After making that statement, she moved her bandaged arms over her face and added: “But he gradually became violent and a drunk. He spent more time in Masii town and would come back late at night, drunk and violent. He also chewed miraa. When he attacked me on Sunday, he was drunk.”
And then, in a whisper, she added: “But I stayed because I wanted to save the marriage and my home.”
Tears welled up in her mother’s eyes on hearing her daughter’s determination to save her marriage.
“I pleaded with her to pack her things and leave their home in Ilinge Village because of the constant quarrels, but she said he would change. Then this happened,” lamented Jane Munyoki.
According to neighbours, Ms Mwende’s seven-year marriage had been plagued by constant fights that stemmed from the couple’s inability to have children.
Susan Kaloki, a neighbour, came to Ms Mwende’s aid on Sunday night after she was slashed multiple times with a panga and her hands hacked off.
She said this was one of many occasions when neighbours had to intervene and resolve fights.
“They were always fighting. The chief and local leaders were aware and had even tried to counsel the two,” said Ms Kaloki.
When the Nation visited the house where Ms Mwende was attacked, an eerie silence enveloped the three-bedroom brick structure built atop a hill.

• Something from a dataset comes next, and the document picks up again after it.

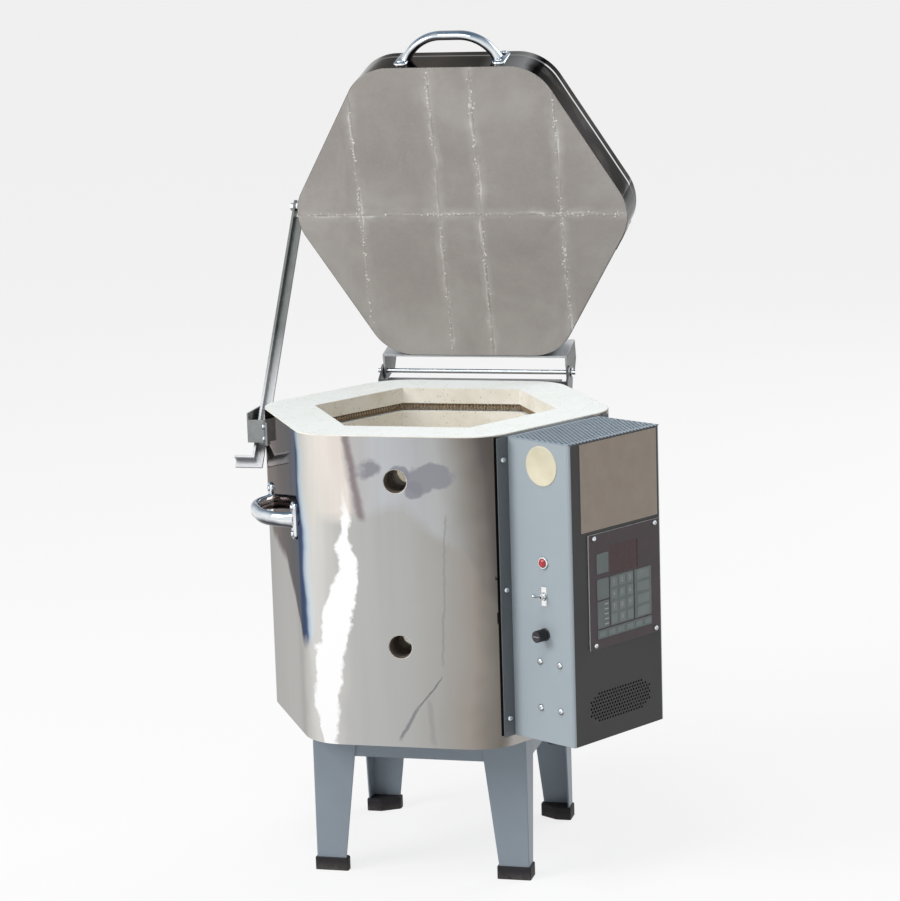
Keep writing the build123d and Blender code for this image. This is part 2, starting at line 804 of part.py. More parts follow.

The metal door had been locked — by the police, according to family members. We peeped inside, only to behold what looked like a scene from a slaughterhouse.
There was dried blood on the earthen floor where Ms Mwende had been found bleeding. There was more blood on household items inside the house, which has beautiful views of the expansive Masii town below.
“We found one of her arms on the door while the other dangled by the skin,” said Ms Kaloki.
Ms Mwende’s mother said in the Kamba language: “I gave him my daughter, who was complete and well, and now she does not have hands. I hope the government does not release him. I am afraid that if he is let go, I will die of depression.”
Counsellors are divided on the best advice to give people in abusive relationships.
Ken Munyua, a counselling psychologist, said the parties in such a relationship should break up.
“When a relationship is abusive, you should leave and become a survivor of violence rather than stay a victim of violence,” he said.
Abuse starts with little things like verbal attacks, then psychological torture and, ultimately, violence.
“It may even become extreme; today one begins with your face, then your hand, and, ultimately, he will take your life,” he said.
It is difficult for such relationships to work, he argued, adding that in some cases the situation can be remedied with counselling.
“Counselling is the way to go. However, survivors of torture, because that is what abusive relationships are, need to undergo special therapy to heal,” he said.
Another counselling psychologist, Mary Wainaina, said advising a patient to leave is not always the best counsel because if the couple works things out, the counsellor will be to blame for attempting to break them up.
“The best thing to do is to talk to them and let them decide what to do,” she said.
“They know it’s dangerous, but they are suppressing the idea by staying. But once given a choice, when they sober up, they will know it’s wrong,” she said.
She added that many women stay in such unions because they have not been empowered and thus economically depend on their spouses.
“When you leave you can actually make things work, and start thinking soberly. Do not stay in a comfort zone that is uncomfortable,” she said.